Hafta sonu Los Angeles’ta Çin Mahallesi’nde düzenlenen ve 11 kişinin öldüğü saldırının ardından dün California’da yaşanan ve 7 kişinin ölümüyle sonuçlanan toplu infaz / katliam ve bunun ABD kaynaklı olarak sık sık yaşanması, akıllara “yeni bir terör türü mü icad oldu” sorusunu getirmeye başladı.
Bir kişinin herhangi bir mekana girip rastgele ateş açması şeklindeki eylem türü, dünyadaki pek çok terör örgütünün zaman zaman kullandığı bir eylem tarzıdır. Ülkemizde de Reina Saldırısı olarak bilinen saldırı, bunun çok şükür en son örneğiydi. Tarihimizde de 1980 öncesi iç karışıklık olayları zamanında “kahvehane taranması” şeklinde acı hatıralarımız var.
Ancak bu örneklerin hemen hepsi, arkasında bir terör örgütü ve onunla ilgili bir siyasi saik barındıran eylemlerdi. ABD’de son yıllarda yaşanan eylemlerde ise durum biraz farklı. Hiçbir siyasi meselesi olmayan birisi eline bir silah alıyor ve ortalığa ateş açıyor.
ABD genelinde silahlı şiddet olaylarını takip eden ve kâr amaci gütmeyen bir kuruluş olan Gun Violence Archive tarafindan derlenen verilere göre, bu yıl muhtemelen Amerika Birleşik Devletleri'nde kaydedilen toplu silahlı saldırıların en yüksek olduğu ikinci yıl olacak.
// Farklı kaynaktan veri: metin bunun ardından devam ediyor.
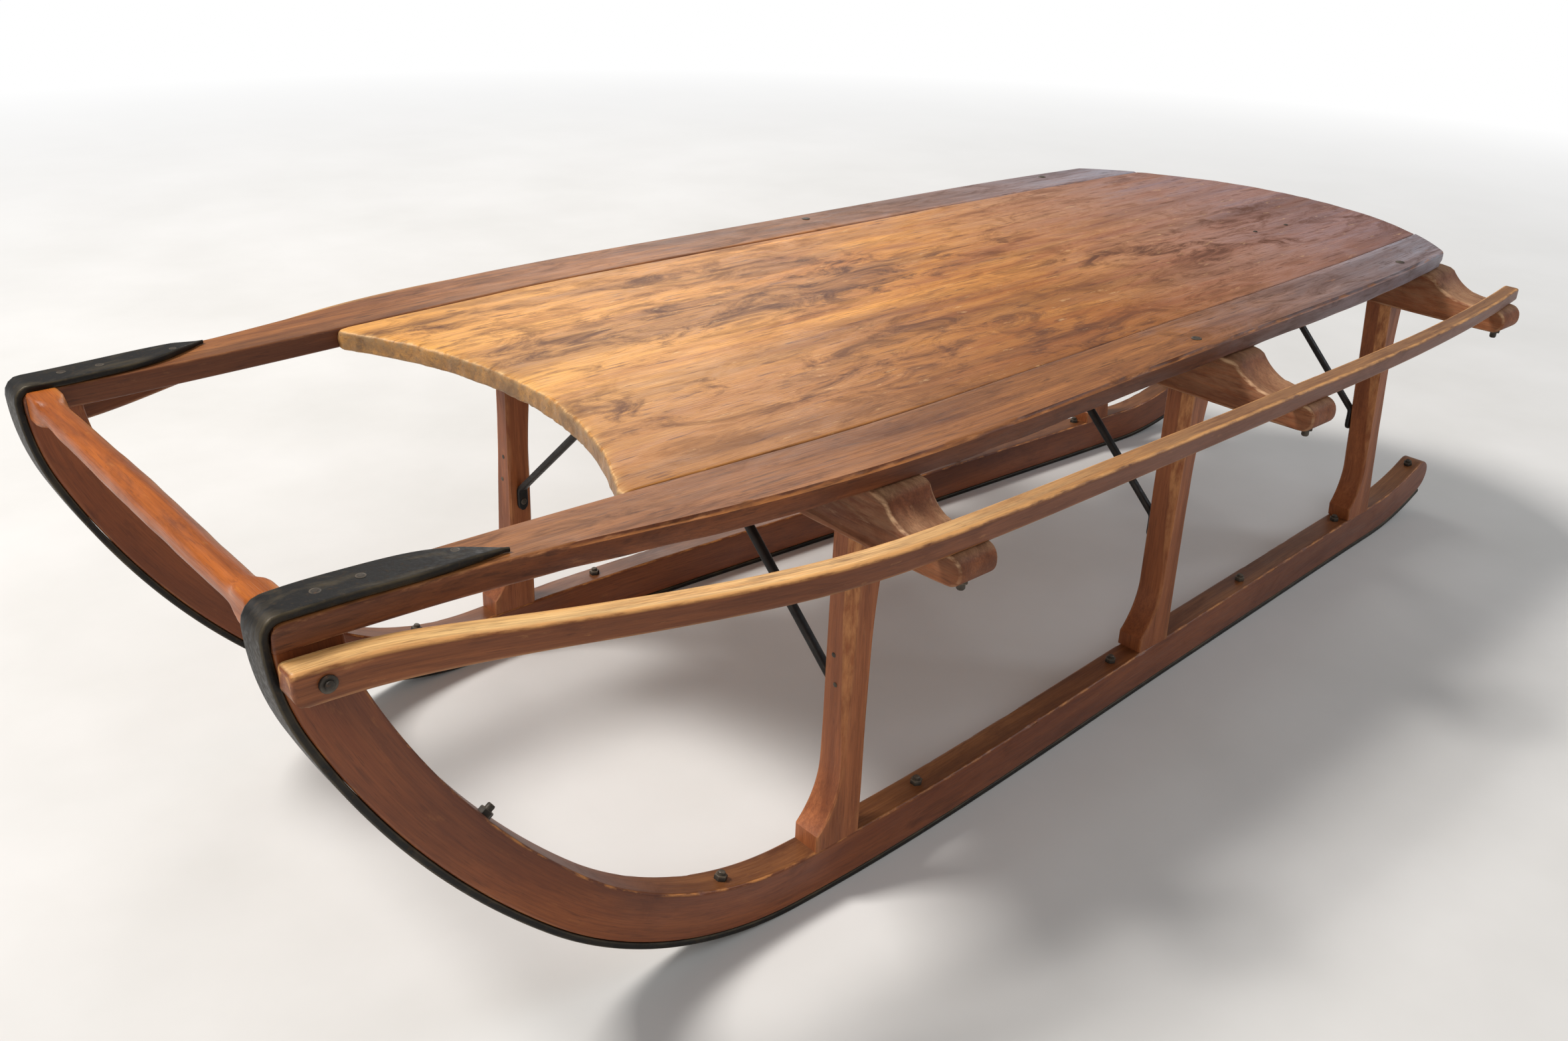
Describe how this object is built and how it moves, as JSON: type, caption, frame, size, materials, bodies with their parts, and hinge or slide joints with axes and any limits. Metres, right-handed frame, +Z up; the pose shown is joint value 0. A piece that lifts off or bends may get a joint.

ABD’de bu yıl 22 Kasım'a kadar en az 607 toplu infaz gerçekleşti. Geçen yıl bu tarihte ülkede 638 toplu silahlı infaz gerçekleşmişti. 2021 yılı, kuruluşun incelemeyi başlattığı 2014 yılından bu yana sayının (690) en büyük olduğu yıl. 2020 yılında ise sayı 610’du.
Soru şu: Bu insanlar durup dururken niye sağa sola ateş açıyor? Neye tepki veriyorlar veya hangi içgüdülerini tatmin ediyorlar. Daha önce çocukların gerçekleştirdiği okul saldırıları yaşanmıştı. Bu saldırılarda faillerin, bilgisayar oyunlarındaki hareketleri yaptığı ve atış yüzdelerinin ortalama bir polis memurundan fazla olduğu yolunda bilgiler gelmişti. Bazı eylemler, sniper tarzıyla yapılıyor ki bu şekilde bilgisayar oyunu ve film sayısı çok fazla. Bizim ülkemizde Samurai kılıcıyla işlenen cinayette failin açıklamaları, aslında cinayetin maktüllerle ilgili değil, failin kendi hayal dünyasındaki pozisyonuyla ilgili olduğunu gösteriyor. Okul saldırılarını düzenleyenlerin arasında çocuklar olmasının yanısıra dün yaşanan saldırının faili olarak yakalanan kişinin 67 yaşında olduğu da bir başka ilginç detay.
Bu tür eylemler, kadın cinayetleri, intihar olayları gibi olayların bir sakıncası, bunların romantikleştirilmesi kavramıdır. Bu tür olaylar hakkında propaganda yapıldıkça, bu eylemlere meyilli insanların bir şekilde kendilerini teşvik ettikleri, daha fazla insanın bu eylemlere adım attığı biliniyor. Başkalarının yapıyor olmasını bilmek, bu konuda eğilimi olan insanlara bir şekilde dayanak oluyor.
Dizi, film, oyun sektörlerini tamamen kontrol altına almak, en azından şimdilik mümkün görünmüyor. Ancak öyle anlaşılıyor ki dünya giderek bu hesaplaşmaya daha fazla yaklaşıyor.